How about dealing with a seemingly unconscious man?  In Room Service (1938), Harpo pretends to have committed suicide to forestall the hotel manager's efforts to evict him and his friends from their rooms.  The hotel manager, fearful of scandal, is agreeable to Groucho's plan to dump the "body" in the alley.


Sid Smith had similar troubles moving a seemingly dead man in An Auto Nut (1919).


Chaplin famously turned a massage into a wrestling match in The Cure (1917).


Snub Pollard attempted similar business in What a Whopper! (1921).  But Pollard was not as clever or expressive as Chaplin, which made it necessary to add a floppy dummy into the action to insure laughs.


This empty window pane gag was widely circulated among film comedians.  Here is yet another version of the gag that I discovered.  The comedian is Jack Cooper.


Monty Banks follows a lively comic dance with the torn trousers bit in Nearly Married (1920).


Lively food was frequently a source of comedy in silent films.  Hilliard Karr must contend with an uncooperative stalk of asparagus in Three Wise Goofs (1925).
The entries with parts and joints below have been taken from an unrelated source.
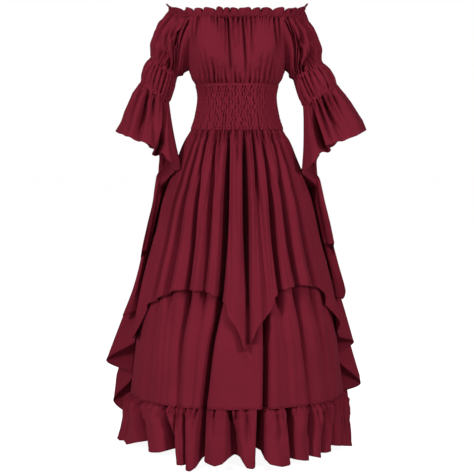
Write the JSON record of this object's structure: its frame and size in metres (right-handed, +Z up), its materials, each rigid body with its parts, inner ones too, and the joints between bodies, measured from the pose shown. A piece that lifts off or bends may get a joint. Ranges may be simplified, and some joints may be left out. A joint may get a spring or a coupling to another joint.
{
  "type": "medieval gown",
  "caption": "Full-length off-shoulder gown, hollow and worn: shirred waist, puffed sleeves with bell flounces and hanging corners, pointed overskirt over a ruffled underskirt.",
  "frame": {"origin": "middle of the waist, in the ring of its narrowest line, where the wearer carries the gown", "axes": "+Z up, the front faces -Y, +X to the wearer's left"},
  "size_m": [0.787, 0.6587, 1.3377],
  "materials": {
    "cloth": "matte woven, burgundy"
  },
  "bodies": {
    "root": {"neck_casing": "cloth", "bodice_front": "cloth", "bodice_back": "cloth", "waist_front": "cloth", "waist_back": "cloth", "sleeve_left": "cloth", "sleeve_right": "cloth", "flounce_left": "cloth", "flounce_right": "cloth", "train_left": "cloth", "train_right": "cloth", "overskirt_front": "cloth", "overskirt_back": "cloth", "overskirt_side_left": "cloth", "overskirt_side_right": "cloth", "underskirt_front": "cloth", "underskirt_back": "cloth", "hem_ruffle_front": "cloth", "hem_ruffle_back": "cloth"}
  },
  "joints": []
}
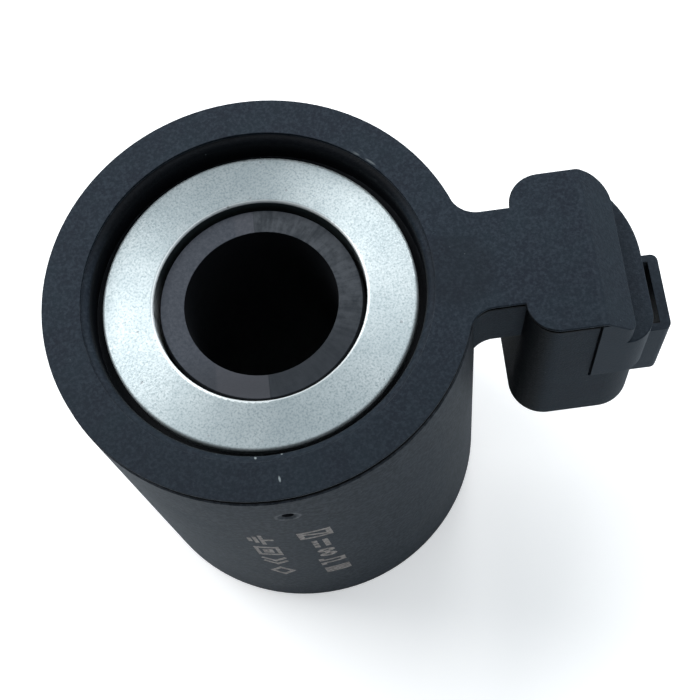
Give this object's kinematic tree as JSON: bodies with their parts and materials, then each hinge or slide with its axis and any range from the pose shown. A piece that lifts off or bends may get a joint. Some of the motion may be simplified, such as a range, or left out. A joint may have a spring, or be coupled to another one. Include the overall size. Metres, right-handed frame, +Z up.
{
  "type": "solenoid coil for a cartridge valve",
  "caption": "Round encapsulated solenoid coil for a cartridge valve, with a through bore and a connector head on a side arm, its socket facing down",
  "frame": {"origin": "centre of the bore on the bottom seating face", "axes": "+Z up the bore towards the nut side, +X along the arm towards the connector"},
  "size_m": [0.067, 0.045, 0.05],
  "materials": {
    "cover_plastic": "matte, fine spark-eroded mould texture",
    "can_coating": "satin black coating over steel",
    "zinc_plating": "bright zinc plating over fine-turned steel",
    "bobbin_plastic": "matte glass-filled nylon",
    "carrier_plastic": "matte glass-filled nylon",
    "magnet_wire": "enamelled copper",
    "insulation_tape": "translucent amber polyester film",
    "lead_sleeve": "varnished glass-fibre sleeve",
    "potting_resin": "cured black resin",
    "terminal_brass": "stamped brass strip",
    "contact_plating": "nickel-plated copper alloy",
    "solder": "tin solder"
  },
  "bodies": {
    "root": {"connector_housing": "cover_plastic", "flux_can": "can_coating", "upper_pole_plate": "zinc_plating", "lower_pole_plate": "zinc_plating", "bobbin": "bobbin_plastic", "winding": "magnet_wire", "winding_tape": "insulation_tape", "potting_resin": "potting_resin", "start_lead": "magnet_wire", "finish_lead": "magnet_wire", "start_lead_sleeve": "lead_sleeve", "start_solder_joint": "solder", "finish_solder_joint": "solder", "start_post": "terminal_brass", "finish_post": "terminal_brass", "start_terminal_strip": "terminal_brass", "finish_terminal_strip": "terminal_brass", "start_contact_pin": "contact_plating", "finish_contact_pin": "contact_plating", "pin_carrier": "carrier_plastic"}
  },
  "joints": []
}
What would classic film comedy be without men lumbering around in ape suits?  Bert Roach disguises as a chimp in a scene from Under a Spell (1925).


We find an oft-repeated scenario in Plumb Crazy (1923).  An inept plumber (Bobby Vernon) causes water pipes to burst, breaking up a high society party and flooding a luxurious home.


How about a few more hat mix-up routines?

 

The mirror routine has proliferated in countless numbers.  Here are two more examples.

Dick Powell and Lee Bowman in Model Wife (1941)
Mick Jagger and Jimmy Fallon on Saturday Night Live

For an episode of his NBC variety show, Jerry Lewis revives an old routine that had been performed before by Charlie Chaplin and W. C. Fields.  I discussed this routine in a previous post.


This clip should have been included in my retrospective on the "stuck in a tight enclosure" routine, which can be found here.  Herman (Fred Gwynne) and Grandpa (Al Lewis) get themselves locked over night in a bank vault in The Munsters episode "Don't Bank On Herman" (1965).